Yes. On Linux or macOS you can run: for f in *.dv; do ffmpeg -i "$f" -c:a pcm_s16le "${f%.dv}.wav"; done. On Windows Command Prompt use: for %f in (*.dv) do ffmpeg -i "%f" -c:a pcm_s16le "%~nf.wav". This iterates over all DV files in the current directory and produces a matching WAV file for each, stripping the video stream from every one.

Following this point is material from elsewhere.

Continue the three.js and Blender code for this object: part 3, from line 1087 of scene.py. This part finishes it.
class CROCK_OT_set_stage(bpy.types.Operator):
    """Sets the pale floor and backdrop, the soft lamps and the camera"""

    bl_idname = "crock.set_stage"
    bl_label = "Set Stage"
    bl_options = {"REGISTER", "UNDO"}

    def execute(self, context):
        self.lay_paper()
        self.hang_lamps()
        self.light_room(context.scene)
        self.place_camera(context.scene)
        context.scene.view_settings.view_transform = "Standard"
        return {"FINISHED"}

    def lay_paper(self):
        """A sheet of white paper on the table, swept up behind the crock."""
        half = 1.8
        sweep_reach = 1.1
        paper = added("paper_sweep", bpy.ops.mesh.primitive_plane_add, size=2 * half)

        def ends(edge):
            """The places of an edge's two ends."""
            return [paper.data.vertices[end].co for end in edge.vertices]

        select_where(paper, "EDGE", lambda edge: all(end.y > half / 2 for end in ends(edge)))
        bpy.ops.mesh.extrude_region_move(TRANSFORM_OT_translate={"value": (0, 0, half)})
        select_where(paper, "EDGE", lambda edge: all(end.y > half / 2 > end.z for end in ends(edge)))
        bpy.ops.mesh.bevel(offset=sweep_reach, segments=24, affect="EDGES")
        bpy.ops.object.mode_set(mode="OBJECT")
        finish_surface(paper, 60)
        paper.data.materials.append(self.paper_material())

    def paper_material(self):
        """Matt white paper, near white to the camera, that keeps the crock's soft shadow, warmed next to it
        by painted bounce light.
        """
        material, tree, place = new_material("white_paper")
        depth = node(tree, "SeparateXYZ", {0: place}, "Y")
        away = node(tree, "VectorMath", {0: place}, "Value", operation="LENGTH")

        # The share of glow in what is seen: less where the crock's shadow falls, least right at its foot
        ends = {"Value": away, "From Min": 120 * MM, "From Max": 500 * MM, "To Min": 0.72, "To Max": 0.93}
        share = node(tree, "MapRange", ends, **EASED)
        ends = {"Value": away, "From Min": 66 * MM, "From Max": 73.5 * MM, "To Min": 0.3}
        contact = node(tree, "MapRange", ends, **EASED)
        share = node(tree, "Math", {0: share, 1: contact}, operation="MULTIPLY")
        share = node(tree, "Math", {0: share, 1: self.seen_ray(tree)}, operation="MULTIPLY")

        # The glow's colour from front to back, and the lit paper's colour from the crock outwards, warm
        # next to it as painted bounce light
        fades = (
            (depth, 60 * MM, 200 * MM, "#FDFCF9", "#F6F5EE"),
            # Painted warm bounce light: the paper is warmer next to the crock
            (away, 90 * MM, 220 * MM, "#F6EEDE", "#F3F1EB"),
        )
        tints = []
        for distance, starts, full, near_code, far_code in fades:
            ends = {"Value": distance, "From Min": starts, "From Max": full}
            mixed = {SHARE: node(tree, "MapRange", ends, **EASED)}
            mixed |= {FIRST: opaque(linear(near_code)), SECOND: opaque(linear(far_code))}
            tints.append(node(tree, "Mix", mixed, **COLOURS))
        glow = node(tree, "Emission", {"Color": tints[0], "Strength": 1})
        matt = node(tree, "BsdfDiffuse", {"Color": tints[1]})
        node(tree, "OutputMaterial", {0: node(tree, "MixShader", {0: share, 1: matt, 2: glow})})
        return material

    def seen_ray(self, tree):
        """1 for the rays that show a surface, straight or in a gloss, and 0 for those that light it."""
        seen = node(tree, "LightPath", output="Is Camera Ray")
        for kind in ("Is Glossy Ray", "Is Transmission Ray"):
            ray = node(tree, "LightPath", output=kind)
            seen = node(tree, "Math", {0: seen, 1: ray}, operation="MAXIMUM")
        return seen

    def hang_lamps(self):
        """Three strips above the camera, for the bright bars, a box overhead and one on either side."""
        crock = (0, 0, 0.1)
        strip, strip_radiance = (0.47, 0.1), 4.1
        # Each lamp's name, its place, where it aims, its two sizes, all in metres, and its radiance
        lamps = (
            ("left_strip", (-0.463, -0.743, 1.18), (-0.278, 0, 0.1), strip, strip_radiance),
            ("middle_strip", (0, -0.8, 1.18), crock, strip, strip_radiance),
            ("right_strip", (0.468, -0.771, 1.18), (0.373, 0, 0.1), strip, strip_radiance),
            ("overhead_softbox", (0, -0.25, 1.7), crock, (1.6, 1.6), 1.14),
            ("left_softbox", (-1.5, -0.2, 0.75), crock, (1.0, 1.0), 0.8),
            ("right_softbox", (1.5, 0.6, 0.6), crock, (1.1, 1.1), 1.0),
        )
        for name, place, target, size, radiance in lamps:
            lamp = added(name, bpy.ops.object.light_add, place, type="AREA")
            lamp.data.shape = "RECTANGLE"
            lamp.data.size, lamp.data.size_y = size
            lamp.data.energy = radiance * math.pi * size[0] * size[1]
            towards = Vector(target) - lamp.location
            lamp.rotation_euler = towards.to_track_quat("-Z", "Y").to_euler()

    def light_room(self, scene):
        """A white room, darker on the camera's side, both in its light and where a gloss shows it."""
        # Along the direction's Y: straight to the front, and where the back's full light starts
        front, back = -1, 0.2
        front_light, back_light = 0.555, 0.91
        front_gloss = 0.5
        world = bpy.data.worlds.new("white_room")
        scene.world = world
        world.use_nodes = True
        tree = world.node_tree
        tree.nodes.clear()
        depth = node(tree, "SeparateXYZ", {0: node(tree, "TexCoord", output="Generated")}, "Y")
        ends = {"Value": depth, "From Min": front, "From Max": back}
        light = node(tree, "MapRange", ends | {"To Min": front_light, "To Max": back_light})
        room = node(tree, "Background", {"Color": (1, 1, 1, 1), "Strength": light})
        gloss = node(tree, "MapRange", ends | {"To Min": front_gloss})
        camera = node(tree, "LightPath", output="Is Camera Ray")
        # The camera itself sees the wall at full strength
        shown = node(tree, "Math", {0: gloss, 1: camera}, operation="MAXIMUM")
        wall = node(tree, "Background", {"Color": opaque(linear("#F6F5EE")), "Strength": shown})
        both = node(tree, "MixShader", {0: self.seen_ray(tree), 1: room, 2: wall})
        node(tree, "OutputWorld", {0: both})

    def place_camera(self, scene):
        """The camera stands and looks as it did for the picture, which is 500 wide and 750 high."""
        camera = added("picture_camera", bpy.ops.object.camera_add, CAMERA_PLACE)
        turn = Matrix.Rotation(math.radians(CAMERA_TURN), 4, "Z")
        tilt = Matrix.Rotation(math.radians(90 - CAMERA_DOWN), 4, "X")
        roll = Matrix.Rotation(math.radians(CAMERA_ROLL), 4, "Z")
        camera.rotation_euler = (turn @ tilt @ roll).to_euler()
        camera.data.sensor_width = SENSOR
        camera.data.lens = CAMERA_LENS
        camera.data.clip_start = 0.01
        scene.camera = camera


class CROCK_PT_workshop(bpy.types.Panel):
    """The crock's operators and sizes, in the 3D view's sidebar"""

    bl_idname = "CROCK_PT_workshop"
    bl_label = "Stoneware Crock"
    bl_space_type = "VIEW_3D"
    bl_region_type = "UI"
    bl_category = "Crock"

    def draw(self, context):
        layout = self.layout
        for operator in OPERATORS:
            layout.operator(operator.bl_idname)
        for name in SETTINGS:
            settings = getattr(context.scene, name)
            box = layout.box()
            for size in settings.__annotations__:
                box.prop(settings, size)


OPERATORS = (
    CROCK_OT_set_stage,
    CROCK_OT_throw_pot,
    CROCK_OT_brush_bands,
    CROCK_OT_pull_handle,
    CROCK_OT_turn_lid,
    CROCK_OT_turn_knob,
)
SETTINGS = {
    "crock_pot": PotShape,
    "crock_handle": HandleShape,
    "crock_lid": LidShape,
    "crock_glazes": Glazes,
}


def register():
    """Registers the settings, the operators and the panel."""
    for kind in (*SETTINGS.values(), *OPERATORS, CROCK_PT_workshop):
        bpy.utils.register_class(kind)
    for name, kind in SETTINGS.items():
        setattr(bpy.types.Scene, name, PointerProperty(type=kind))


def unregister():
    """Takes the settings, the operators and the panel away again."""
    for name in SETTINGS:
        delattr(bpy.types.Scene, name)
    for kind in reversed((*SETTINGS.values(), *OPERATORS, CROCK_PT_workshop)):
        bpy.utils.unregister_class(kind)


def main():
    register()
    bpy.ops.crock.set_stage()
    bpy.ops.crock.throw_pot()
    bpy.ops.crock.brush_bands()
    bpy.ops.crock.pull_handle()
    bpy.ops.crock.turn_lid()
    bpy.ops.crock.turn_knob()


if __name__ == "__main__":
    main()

WAV files are significantly smaller than DV files when only the audio is extracted. A DV file runs at approximately 25 Mbps total, but the audio portion is only about 1.5 Mbps (16-bit stereo PCM at 48 kHz). That means a one-hour DV file around 11 GB will produce a WAV file of roughly 500 MB — about 4.5% the size of the original — since all the dvvideo frames are discarded entirely.

Technical Notes

The DV format encodes video using intra-frame DCT compression at a fixed 25 Mbps (DV25) and multiplexes uncompressed 16-bit PCM audio at 48 kHz stereo into the same bitstream. Because the audio codec in DV is already pcm_s16le — the default and most compatible codec for WAV — FFmpeg can perform this conversion as a pure demux-and-remux operation. No audio decoder or encoder pipeline is invoked; the raw PCM samples are lifted from the DV container and placed under a standard RIFF WAV header. One known limitation is that DV does not carry embedded metadata such as timecode or scene date in a form that FFmpeg writes into the WAV file, so any clip labeling or timecode reference from the DV tape will not appear in the output. Additionally, DV's 4-channel 32 kHz audio mode (used on some consumer camcorders for dubbing) is handled differently from the standard 48 kHz stereo mode, and only the primary channel pair is extracted by the default command. The output WAV is a standard PCM WAV fully compatible with all broadcast ingest systems, DAWs, and Windows/macOS/Linux media players without any additional codec installation.